Rosenberg: Outro exemplo que você dá é um artigo no Jornal da Academia Americana de Psiquiatria Infantil e Adolescente no qual a GlaxoSmithKline (GSK) fez o antidepressivo Paxil parecer seguro enquanto escondia os dados brutos. A então editora Mina Dulcan comenta sobre os dados omissos, que escondeu o efeito colateral do Paxil de poder provocar o suicídio em crianças, “Eu não posso controlar os autores. Não, eu não tenho arrependimentos.”

Healy: Se adquirirmos nossa informação sobre medicação no New York Times ao invés de revistas médicas, estaríamos muito mais seguros. Quando Jayson Blair, um repórter do NY Times, foi descoberto falsificando notícias, ele virou história. Mas os editores e escritores envolvidos com fraude jornalística ainda têm seus empregos e os artigos nem sequer são removidos. Na verdade, Liz Wager, a presidente do Comitê de Publicação Ética (COPE) é conectada a indústria farmacêutica.

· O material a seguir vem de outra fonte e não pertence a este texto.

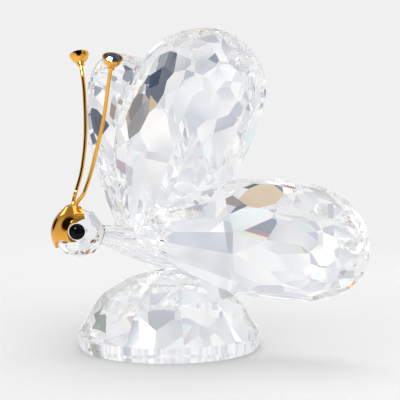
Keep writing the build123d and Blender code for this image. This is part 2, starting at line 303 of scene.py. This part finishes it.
def pale_table():
    """Matt paper that the camera sees fade into the backdrop's tone. Other rays find only the patch under
    the ornament, part of whose tone is painted light, a glow for the light that the crystal lets through to
    it."""
    material, tree = new_finish("pale_table")
    paper = tree.nodes.new("ShaderNodeBsdfPrincipled")
    paper.inputs["Roughness"].default_value = PAPER_ROUGHNESS
    tone = toned(tree, noise(tree, PAPER_CLOUD_SCALE), PAPER_TONES)
    tree.links.new(tone, paper.inputs["Base Color"])
    far = glow(tree, "ShaderNodeEmission", BACKDROP)
    open_air = tree.nodes.new("ShaderNodeBsdfTransparent")
    place = tree.nodes.new("ShaderNodeTexCoord")
    distance = vector_math(tree, "LENGTH", place.outputs["Object"])
    seen_table = mixed(tree, graded(tree, distance, FADE_START, FADE_END), paper, far)
    # Painted light: the patch under the ornament is partly a glow for the light that comes through the
    # crystal
    painted_light_under_glass = mixed(tree, PATCH_PAINTED_LIGHT, paper, far)
    other_table = mixed(tree, graded(tree, distance, PATCH_START, PATCH_END), painted_light_under_glass, open_air)
    path = tree.nodes.new("ShaderNodeLightPath")
    put_out(tree, mixed(tree, path.outputs["Is Camera Ray"], other_table, seen_table))
    return material


table = table_disc()
table.data.materials.append(pale_table())


# Patchwork of pale boards that the crystal bends
BOARD_SCALE = 17
BOARD_SHIFT = Vector((14, 7, 4))
BOARD_TONES = [(0, grey(1)), (0.3, (0.9, 0.9, 0.91, 1)), (0.55, (0.77, 0.79, 0.82, 1)),
               (0.78, (0.6, 0.63, 0.69, 1)), (0.94, (0.3, 0.34, 0.41, 1))]
# Each board dims from its middle to this distance from it
BOARD_GLOW = 1.06
BOARD_DIM = 0.82
BOARD_DIM_DISTANCE = 0.8
# How far red and blue look up the boards to each side of green, and how much of that shows
FRINGE_SHIFT = Vector((0.003, -0.003, 0.003))
FRINGE_SHARE = 0.35
# Each card: heading, rise and reach in degrees, its colour, and how much it covers of what is behind it
BOARD_CARDS = {
    "calm_wall": (85, 22, 36, (0.88, 0.89, 0.9), 0.45),
    "grey_wall": (-169, 20, 34, (0.45, 0.42, 0.38), 0.5),
    "dark_room": (-111, 22, 26, (0.1, 0.11, 0.14), 0.7),
    "brown_door": (-44, 5, 14, (0.35, 0.24, 0.16), 0.8),
    "grey_screen": (113, -17, 10, (0.55, 0.57, 0.62), 0.8),
    "navy_curtain": (43, -20, 10, (0.03, 0.05, 0.1), 0.95),
    "gilt_tray": (42, -9, 3, (0.62, 0.46, 0.27), 0.8),
    "brown_box": (23, -22, 6, (0.22, 0.18, 0.16), 0.95),
    "navy_doorway": (33, 0, 5, (0.05, 0.07, 0.13), 0.95),
    "brown_shelf": (20, 6, 5.5, (0.3, 0.2, 0.15), 0.95),
    "green_shade": (24, 14, 5, (0.3, 0.34, 0.3), 0.9),
    "lamp_card": (115, 40, 6, (1.6, 1.6, 1.6), 1),
}
BOARD_CARD_SOFTNESS = 0.02
# The boards hang in soft folds, which shade them finely
FOLD_SCALE = 34
FOLD_DETAIL = 1
FOLD_TONES = [(0.34, (0.86, 0.88, 0.91, 1)), (0.5, grey(1.03)), (0.66, (1.16, 1.14, 1.12, 1))]


# Pale room with dark gaps that gilding and polish reflect, its cards written as above
ROOM_TONE = grey(0.8)
ROOM_CARDS = {
    "ceiling": (0, 90, 44, (0.36, 0.33, 0.3), 0.95),
    "white_table": (0, -90, 82, (1.05, 1.05, 1.05), 0.95),
    "side_wall": (100, 30, 36, (0.42, 0.38, 0.33), 0.9),
    "dark_gap": (-111, 24, 38, (0.004, 0.004, 0.006), 1),
    "open_door": (-168, 38, 27, (0.01, 0.009, 0.008), 1),
    "black_strip": (118, 10, 11, (0.01, 0.009, 0.008), 1),
    "brown_door": (-44, 8, 20, (0.12, 0.09, 0.07), 0.9),
    "soft_box": (112, 36, 8, (3, 3, 3), 1),
    "small_lamp": (-145, 48, 7, (45, 45, 45), 1),
}
ROOM_CARD_SOFTNESS = 0.2


# Ray depths between which bent and reflected views give way to a calm tone
BENT_DEPTHS = (4, 14)
REFLECTED_DEPTHS = (2, 3)
CALM_TONE = grey(0.88)
CALM_SHARE = 0.85

# Even light on matt things
PLAIN_LIGHT = grey(1.03)


def toward(heading, rise):
    """The direction at a heading from +X towards +Y and a rise above the level, in degrees."""
    heading, rise = radians(heading), radians(rise)
    return Vector((cos(rise) * cos(heading), cos(rise) * sin(heading), sin(rise)))


def lay_cards(tree, color, looking, cards, softness):
    """Round cards over a colour, each of which covers the directions within its reach up to its soft edge."""
    for heading, rise, reach, card_color, cover in cards.values():
        nearness = vector_math(tree, "DOT_PRODUCT", looking, toward(heading, rise))
        outer = cos(radians(reach * (1 + softness)))
        inner = cos(radians(reach * (1 - softness)))
        color = blend(tree, graded(tree, nearness, outer, inner, 0, cover), color, (*card_color, 1))
    return color


def calmed(tree, color, path, depths):
    """The colour, which gives way to the calm tone as the ray's depth goes from the first to the second."""
    start, end = depths
    cover = graded(tree, path.outputs["Ray Depth"], start, end, 0, CALM_SHARE)
    return blend(tree, cover, color, CALM_TONE)


def boards(tree, shift):
    """The patchwork's cells, looked up with a small shift: the direction of each cell and its tone."""
    looking = tree.nodes.new("ShaderNodeTexCoord").outputs["Generated"]
    cells = tree.nodes.new("ShaderNodeTexVoronoi")
    cells.inputs["Scale"].default_value = BOARD_SCALE
    tree.links.new(vector_math(tree, "ADD", looking, shift), cells.inputs["Vector"])
    middle = vector_math(tree, "SUBTRACT", cells.outputs["Position"], shift)
    direction = vector_math(tree, "NORMALIZE", middle)
    chance = tree.nodes.new("ShaderNodeSeparateColor")
    tree.links.new(cells.outputs["Color"], chance.inputs["Color"])
    tone = toned(tree, chance.outputs["Blue"], BOARD_TONES, "CONSTANT")
    shade = graded(tree, cells.outputs["Distance"], 0, BOARD_DIM_DISTANCE, BOARD_GLOW, BOARD_DIM)
    return direction, vector_math(tree, "MULTIPLY", tone, shade)


def fringed_boards(tree):
    """The direction of each board and its tone, with the crystal's colour fringes at the boards' edges,
    because red and blue look them up a little to each side of green."""
    views = {channel: boards(tree, BOARD_SHIFT + side * FRINGE_SHIFT)
             for channel, side in (("Red", -1), ("Green", 0), ("Blue", 1))}
    fringed = tree.nodes.new("ShaderNodeCombineColor")
    for channel, (_, tone) in views.items():
        single = tree.nodes.new("ShaderNodeSeparateColor")
        tree.links.new(tone, single.inputs["Color"])
        tree.links.new(single.outputs[channel], fringed.inputs[channel])
    direction, tone = views["Green"]
    return direction, blend(tree, FRINGE_SHARE, tone, fringed.outputs["Color"])


def bent_studio(tree, path):
    """What the crystal bends: the boards with their cards, calmer for deep rays, and the folds over all."""
    direction, tone = fringed_boards(tree)
    covered = lay_cards(tree, tone, direction, BOARD_CARDS, BOARD_CARD_SOFTNESS)
    folds = toned(tree, noise(tree, FOLD_SCALE, FOLD_DETAIL, "Generated"), FOLD_TONES)
    return vector_math(tree, "MULTIPLY", calmed(tree, covered, path, BENT_DEPTHS), folds)


def reflected_room(tree, path):
    """What gilding and polish reflect: the room with its cards, calmer for rays with more than one turn."""
    looking = tree.nodes.new("ShaderNodeTexCoord").outputs["Generated"]
    covered = lay_cards(tree, ROOM_TONE, looking, ROOM_CARDS, ROOM_CARD_SOFTNESS)
    return calmed(tree, covered, path, REFLECTED_DEPTHS)


def studio():
    """Surroundings that depend on how a ray comes to them: the camera sees the backdrop's tone, matt things
    get plain light, crystal bends the boards, and gilding and polish reflect the room."""
    world = bpy.data.worlds.new("studio")
    world.use_nodes = True
    tree = world.node_tree
    tree.nodes.clear()
    path = tree.nodes.new("ShaderNodeLightPath")
    is_bent = path.outputs["Is Transmission Ray"]
    color = blend(tree, is_bent, reflected_room(tree, path), bent_studio(tree, path))
    around = glow(tree, "ShaderNodeBackground", color)
    plain = glow(tree, "ShaderNodeBackground", PLAIN_LIGHT)
    seen = glow(tree, "ShaderNodeBackground", BACKDROP)
    sharp = tree.nodes.new("ShaderNodeMath")
    sharp.operation = "MAXIMUM"
    tree.links.new(path.outputs["Is Glossy Ray"], sharp.inputs[0])
    tree.links.new(is_bent, sharp.inputs[1])
    unseen = mixed(tree, sharp.outputs["Value"], plain, around)
    put_out(tree, mixed(tree, path.outputs["Is Camera Ray"], unseen, seen), "ShaderNodeOutputWorld")
    return world


scene.world = studio()


# Lamp high above the ornament and a little behind it
LAMP_PLACE = Vector((0.1, 0.15, 0.8))
LAMP_TARGET = Vector((0, 0, 0.02))
LAMP_SIZE = 0.5
LAMP_POWER = 1.1


def add_overhead_lamp():
    """A square soft box at its place, turned to the ornament."""
    lamp = bpy.data.objects.new("overhead_lamp", bpy.data.lights.new("overhead_lamp", "AREA"))
    lamp.data.size = LAMP_SIZE
    lamp.data.energy = LAMP_POWER
    lamp.location = LAMP_PLACE
    lamp.rotation_euler = (LAMP_TARGET - LAMP_PLACE).to_track_quat("-Z", "Y").to_euler()
    scene.collection.objects.link(lamp)


add_overhead_lamp()
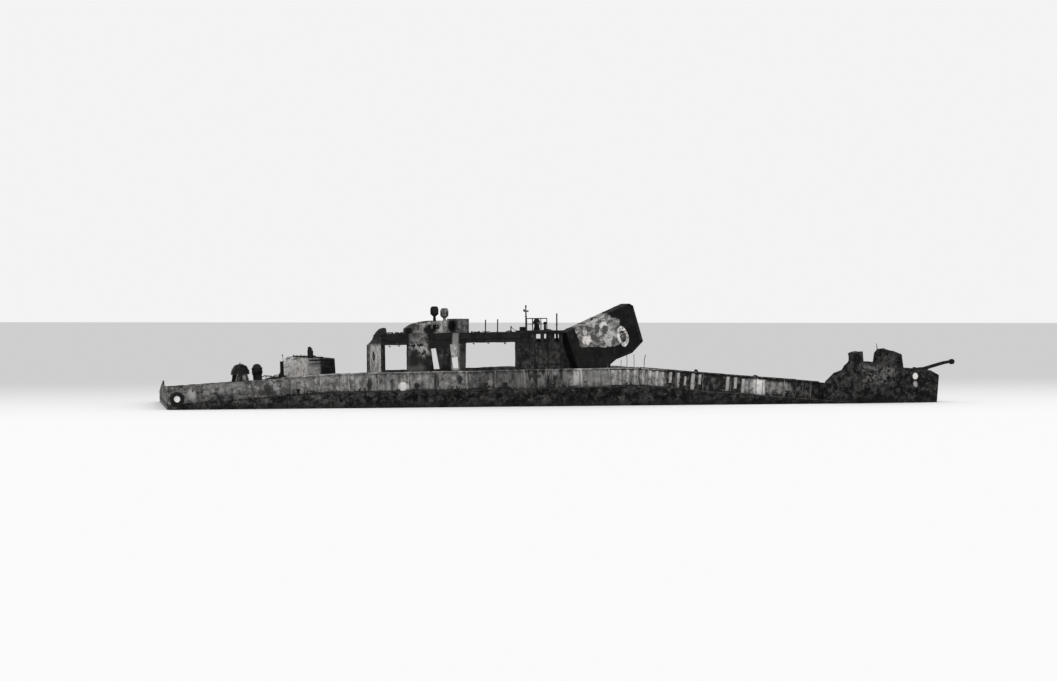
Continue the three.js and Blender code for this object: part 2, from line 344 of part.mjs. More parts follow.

Rosenberg: Muitos conflitos de interesse descritos em seu livro, incluindo a liderança do COPE, são estruturais e criam um circuito fechado de desinformação, especialmente por causa do dinheiro da indústria farmacêutica. Como pode a luz e a transparência penetrarem?

Healy: Alguns colegas e eu estamos no processo de ajuste fino de um website gratuito que oferece dados do FDA MedWatch com outras informações cruciais sobre drogas e permite, talvez pela primeira vez, que pessoas [negativamente] afetadas pelo tratamento possam relatar em detalhes sua experiência. O website, chamado RxISK.org, também ajuda pacientes a arquivarem um relatório de evento adverso às autoridades norte-americanas e canadenses, com outros países a caminho.

Por muito tempo, pacientes, médicos e farmacêuticos têm sido isolados uns dos outros quando se deparam com eventos adversos no uso de medicamentos, no entanto, apenas mensagens da indústria farmacêutica são publicados. Isso os ajudará a se comunicarem diretamente.

Pharmageddon” de David Healy foi publicado pela University of California Press e já está disponível.

David Healy é professor de psiquiatria na Universidade Bangor. Ele é ex-secretário da Associação Britânica de Psicofarmacologia e autor de centenas de artigos e de 20 livros, incluindo “A era do antidepressivo” e “A criação da psicofarmacologia” pela ‘Harvard University Press’; “Os psicofarmacologistas”, Volumes 1-3; “Let Them Eat Prozac”, “Mania” e “Pharmageddon”. Ele esteve envolvido como testemunha especialista em homicídios, suicídios e processos legais de anomalia congênita envolvendo drogas psicotrópicas e em revelar problemas com estes medicamentos à atenção dos reguladores norte-americanos e britânicos, bem como em sensibilizar o público sobre empresas farmacêuticas que vendem drogas fazendo marketing de doenças e aliciam líderes de opinião acadêmicos para escreverem seus artigos.

Martha Rosenberg é autora da premiada exposição “Born With a Junk Food Deficiency“. Ícone em seu país, ela lecionou em universidades e faculdades de medicina e foi entrevistada em programas de rádio e televisão.